• **Task statement**: Look through the data below and extract, unchanged, the lines from the one that contains "const rug = new THREE.Group();" to the one that contains "from mathutils import Matrix", both included.

%%

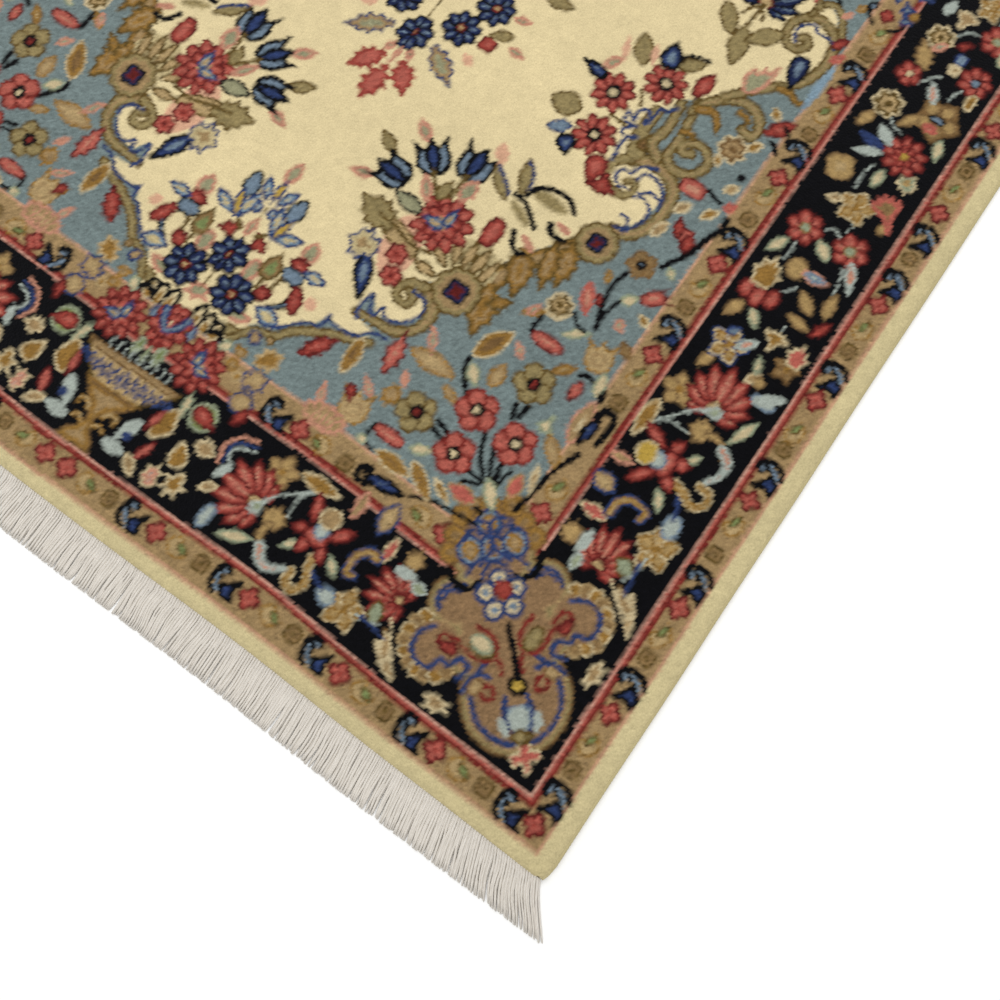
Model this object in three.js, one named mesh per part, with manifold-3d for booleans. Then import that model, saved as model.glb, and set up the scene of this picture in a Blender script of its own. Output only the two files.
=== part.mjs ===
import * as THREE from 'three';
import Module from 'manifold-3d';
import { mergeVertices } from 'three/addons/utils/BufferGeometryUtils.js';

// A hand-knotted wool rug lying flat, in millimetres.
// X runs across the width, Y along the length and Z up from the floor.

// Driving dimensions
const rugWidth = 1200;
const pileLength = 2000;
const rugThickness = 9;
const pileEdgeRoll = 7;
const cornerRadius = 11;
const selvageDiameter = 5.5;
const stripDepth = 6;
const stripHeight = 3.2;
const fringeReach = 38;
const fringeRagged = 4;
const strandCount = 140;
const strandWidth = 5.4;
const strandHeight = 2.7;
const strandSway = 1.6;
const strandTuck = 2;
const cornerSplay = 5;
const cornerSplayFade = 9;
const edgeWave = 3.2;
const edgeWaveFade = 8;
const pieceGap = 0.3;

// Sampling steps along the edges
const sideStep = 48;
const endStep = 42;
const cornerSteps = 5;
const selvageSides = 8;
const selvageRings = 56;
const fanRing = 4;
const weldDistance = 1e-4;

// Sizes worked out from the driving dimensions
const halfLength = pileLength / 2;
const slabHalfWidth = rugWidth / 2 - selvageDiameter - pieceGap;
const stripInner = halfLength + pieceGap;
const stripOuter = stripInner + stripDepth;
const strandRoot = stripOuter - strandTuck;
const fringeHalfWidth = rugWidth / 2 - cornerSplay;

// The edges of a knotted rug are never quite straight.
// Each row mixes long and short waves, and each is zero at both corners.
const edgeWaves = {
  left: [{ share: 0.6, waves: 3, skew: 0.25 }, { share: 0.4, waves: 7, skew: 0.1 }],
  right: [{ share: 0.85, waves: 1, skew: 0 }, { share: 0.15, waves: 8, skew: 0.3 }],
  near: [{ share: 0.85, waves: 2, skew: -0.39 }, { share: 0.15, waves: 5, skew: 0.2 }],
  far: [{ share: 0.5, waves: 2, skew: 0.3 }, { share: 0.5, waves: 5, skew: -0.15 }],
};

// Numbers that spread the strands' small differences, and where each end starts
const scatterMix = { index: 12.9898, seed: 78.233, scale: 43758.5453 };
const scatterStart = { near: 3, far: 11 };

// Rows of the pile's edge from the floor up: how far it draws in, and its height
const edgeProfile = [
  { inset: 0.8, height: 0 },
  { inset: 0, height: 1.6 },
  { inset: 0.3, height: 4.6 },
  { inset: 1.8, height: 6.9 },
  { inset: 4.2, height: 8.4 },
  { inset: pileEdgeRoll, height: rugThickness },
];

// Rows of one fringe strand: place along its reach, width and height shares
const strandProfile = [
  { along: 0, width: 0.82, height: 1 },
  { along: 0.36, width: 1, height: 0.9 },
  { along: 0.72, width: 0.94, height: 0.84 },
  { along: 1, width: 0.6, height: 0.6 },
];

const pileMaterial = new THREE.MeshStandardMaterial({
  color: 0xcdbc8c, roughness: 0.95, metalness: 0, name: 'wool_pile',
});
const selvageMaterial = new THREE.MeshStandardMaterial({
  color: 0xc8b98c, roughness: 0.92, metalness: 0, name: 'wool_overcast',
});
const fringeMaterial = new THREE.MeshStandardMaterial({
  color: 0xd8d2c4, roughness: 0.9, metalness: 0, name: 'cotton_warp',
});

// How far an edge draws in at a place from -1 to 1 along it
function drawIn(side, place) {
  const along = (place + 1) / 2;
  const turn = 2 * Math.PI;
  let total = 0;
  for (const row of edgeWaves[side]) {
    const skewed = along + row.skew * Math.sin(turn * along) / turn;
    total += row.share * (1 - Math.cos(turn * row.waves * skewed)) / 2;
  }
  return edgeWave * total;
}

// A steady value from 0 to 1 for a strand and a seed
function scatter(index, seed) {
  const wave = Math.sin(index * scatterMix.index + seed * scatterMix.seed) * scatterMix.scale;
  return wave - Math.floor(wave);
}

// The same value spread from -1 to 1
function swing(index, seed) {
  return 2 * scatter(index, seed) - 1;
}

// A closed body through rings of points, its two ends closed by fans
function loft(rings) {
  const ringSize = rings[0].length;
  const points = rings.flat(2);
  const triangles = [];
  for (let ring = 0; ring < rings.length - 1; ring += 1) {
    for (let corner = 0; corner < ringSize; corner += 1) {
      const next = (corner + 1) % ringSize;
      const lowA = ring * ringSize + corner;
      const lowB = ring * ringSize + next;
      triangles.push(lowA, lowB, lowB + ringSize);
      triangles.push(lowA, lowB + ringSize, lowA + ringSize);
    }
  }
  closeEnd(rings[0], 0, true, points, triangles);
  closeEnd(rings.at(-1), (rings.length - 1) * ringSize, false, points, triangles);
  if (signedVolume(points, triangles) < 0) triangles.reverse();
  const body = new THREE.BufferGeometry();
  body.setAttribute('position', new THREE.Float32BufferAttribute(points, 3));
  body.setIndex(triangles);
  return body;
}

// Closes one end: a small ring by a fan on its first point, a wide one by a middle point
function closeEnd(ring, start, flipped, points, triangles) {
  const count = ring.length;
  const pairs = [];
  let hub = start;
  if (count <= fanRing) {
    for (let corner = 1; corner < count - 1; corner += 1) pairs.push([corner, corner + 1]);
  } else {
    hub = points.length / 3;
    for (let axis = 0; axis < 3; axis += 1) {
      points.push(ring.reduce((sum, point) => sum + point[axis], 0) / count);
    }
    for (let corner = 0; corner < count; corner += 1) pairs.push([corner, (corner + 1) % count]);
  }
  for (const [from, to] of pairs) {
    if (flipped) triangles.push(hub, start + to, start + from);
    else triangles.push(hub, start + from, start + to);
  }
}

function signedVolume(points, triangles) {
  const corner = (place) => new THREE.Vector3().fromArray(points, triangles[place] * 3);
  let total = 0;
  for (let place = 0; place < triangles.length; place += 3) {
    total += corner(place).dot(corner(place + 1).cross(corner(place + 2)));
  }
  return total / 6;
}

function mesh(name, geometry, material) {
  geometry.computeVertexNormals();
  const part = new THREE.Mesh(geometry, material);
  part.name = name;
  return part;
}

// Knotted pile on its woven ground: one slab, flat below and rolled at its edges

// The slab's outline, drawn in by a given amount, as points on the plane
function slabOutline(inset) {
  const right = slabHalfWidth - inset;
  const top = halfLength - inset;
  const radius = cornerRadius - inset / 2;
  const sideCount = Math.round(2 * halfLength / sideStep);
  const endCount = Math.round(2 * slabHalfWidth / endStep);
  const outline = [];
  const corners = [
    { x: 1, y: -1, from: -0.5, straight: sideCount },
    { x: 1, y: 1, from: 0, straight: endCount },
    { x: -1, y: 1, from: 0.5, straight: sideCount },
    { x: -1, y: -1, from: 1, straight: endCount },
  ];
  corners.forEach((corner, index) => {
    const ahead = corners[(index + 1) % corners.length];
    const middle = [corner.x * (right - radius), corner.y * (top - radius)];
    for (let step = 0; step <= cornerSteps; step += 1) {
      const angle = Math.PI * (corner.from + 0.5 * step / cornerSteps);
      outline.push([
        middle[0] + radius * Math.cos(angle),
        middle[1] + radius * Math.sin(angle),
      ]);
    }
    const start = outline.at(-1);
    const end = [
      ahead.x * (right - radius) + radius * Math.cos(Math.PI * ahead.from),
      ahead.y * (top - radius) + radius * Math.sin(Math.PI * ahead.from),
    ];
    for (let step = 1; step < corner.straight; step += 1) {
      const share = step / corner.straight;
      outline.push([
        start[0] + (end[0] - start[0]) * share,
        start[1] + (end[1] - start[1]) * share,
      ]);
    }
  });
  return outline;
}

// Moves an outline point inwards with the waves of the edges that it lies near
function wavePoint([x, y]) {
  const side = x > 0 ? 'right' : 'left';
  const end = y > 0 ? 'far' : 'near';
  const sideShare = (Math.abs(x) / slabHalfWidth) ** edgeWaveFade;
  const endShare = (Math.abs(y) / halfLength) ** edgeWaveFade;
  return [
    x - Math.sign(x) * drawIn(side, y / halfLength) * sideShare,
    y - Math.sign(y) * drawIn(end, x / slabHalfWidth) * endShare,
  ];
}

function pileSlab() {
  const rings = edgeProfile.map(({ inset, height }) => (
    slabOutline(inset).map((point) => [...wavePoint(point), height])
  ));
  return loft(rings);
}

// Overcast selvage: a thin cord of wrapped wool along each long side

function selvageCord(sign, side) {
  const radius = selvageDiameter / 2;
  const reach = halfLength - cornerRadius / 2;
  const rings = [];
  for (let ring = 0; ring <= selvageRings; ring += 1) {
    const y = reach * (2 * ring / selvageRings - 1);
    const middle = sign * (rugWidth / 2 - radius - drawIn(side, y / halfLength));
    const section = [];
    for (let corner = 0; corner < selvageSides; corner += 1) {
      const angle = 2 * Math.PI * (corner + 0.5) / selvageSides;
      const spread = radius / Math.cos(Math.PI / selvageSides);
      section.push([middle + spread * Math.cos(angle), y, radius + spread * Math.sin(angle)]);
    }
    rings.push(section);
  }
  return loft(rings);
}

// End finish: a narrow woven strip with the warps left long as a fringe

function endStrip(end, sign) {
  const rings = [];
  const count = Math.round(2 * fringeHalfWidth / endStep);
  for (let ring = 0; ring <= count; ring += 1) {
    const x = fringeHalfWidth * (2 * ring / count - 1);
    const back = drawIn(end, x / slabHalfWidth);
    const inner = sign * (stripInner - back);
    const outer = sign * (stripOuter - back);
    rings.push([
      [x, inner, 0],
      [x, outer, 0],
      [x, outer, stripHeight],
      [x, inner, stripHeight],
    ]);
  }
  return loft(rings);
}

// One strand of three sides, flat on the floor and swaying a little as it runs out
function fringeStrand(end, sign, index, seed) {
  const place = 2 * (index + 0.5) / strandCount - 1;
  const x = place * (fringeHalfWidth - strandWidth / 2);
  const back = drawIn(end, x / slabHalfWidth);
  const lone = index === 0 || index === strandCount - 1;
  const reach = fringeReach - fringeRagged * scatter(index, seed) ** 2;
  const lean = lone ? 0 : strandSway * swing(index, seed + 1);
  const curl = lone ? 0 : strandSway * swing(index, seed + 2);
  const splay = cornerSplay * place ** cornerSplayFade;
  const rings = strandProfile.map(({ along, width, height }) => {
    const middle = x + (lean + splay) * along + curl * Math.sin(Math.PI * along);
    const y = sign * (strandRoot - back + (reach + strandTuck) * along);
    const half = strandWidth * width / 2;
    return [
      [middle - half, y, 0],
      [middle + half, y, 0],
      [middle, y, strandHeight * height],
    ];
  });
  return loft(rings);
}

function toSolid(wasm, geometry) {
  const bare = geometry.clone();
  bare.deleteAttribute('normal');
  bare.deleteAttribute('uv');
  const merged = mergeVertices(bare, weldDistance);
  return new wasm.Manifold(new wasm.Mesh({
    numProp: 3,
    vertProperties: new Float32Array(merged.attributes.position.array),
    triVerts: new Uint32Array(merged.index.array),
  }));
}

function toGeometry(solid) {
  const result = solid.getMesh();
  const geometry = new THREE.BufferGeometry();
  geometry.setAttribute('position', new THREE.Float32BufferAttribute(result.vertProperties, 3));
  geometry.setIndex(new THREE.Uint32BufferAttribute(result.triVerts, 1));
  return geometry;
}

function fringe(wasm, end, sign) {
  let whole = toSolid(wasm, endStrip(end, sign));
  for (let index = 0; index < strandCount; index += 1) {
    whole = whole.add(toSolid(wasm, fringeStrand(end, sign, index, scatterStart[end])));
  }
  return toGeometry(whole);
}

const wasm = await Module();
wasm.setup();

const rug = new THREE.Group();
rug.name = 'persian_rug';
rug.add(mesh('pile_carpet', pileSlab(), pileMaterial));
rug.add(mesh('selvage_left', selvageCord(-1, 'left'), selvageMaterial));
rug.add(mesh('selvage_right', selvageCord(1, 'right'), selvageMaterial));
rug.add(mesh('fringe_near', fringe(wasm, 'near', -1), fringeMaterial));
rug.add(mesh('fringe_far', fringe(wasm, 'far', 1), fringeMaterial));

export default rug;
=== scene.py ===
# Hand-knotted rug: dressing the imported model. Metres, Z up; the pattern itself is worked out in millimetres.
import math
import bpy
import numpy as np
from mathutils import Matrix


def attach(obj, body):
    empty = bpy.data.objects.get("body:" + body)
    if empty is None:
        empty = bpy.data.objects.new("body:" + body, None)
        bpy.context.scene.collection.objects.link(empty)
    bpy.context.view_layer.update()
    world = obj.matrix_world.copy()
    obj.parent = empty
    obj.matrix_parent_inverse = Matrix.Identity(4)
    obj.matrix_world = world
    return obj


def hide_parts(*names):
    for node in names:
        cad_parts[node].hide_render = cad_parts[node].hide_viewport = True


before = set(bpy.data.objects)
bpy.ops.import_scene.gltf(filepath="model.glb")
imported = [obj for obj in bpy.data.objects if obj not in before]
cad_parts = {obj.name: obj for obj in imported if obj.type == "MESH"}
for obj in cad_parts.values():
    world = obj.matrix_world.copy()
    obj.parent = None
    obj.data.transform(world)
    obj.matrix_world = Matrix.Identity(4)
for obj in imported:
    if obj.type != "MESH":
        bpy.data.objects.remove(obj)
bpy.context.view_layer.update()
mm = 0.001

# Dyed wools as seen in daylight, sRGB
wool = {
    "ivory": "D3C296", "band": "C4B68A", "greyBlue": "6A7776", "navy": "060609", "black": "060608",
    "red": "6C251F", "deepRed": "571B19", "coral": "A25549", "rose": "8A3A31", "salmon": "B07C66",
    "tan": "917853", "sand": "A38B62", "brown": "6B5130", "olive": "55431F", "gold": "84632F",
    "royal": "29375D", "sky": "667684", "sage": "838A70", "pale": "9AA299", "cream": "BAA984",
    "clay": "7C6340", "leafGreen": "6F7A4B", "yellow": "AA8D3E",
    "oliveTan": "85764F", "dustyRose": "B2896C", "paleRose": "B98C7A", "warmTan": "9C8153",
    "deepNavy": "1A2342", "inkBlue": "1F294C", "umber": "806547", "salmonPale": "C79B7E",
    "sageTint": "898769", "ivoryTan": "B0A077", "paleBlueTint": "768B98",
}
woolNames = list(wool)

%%

• **Task solution**:
const rug = new THREE.Group();
rug.name = 'persian_rug';
rug.add(mesh('pile_carpet', pileSlab(), pileMaterial));
rug.add(mesh('selvage_left', selvageCord(-1, 'left'), selvageMaterial));
rug.add(mesh('selvage_right', selvageCord(1, 'right'), selvageMaterial));
rug.add(mesh('fringe_near', fringe(wasm, 'near', -1), fringeMaterial));
rug.add(mesh('fringe_far', fringe(wasm, 'far', 1), fringeMaterial));

export default rug;
=== scene.py ===
# Hand-knotted rug: dressing the imported model. Metres, Z up; the pattern itself is worked out in millimetres.
import math
import bpy
import numpy as np
from mathutils import Matrix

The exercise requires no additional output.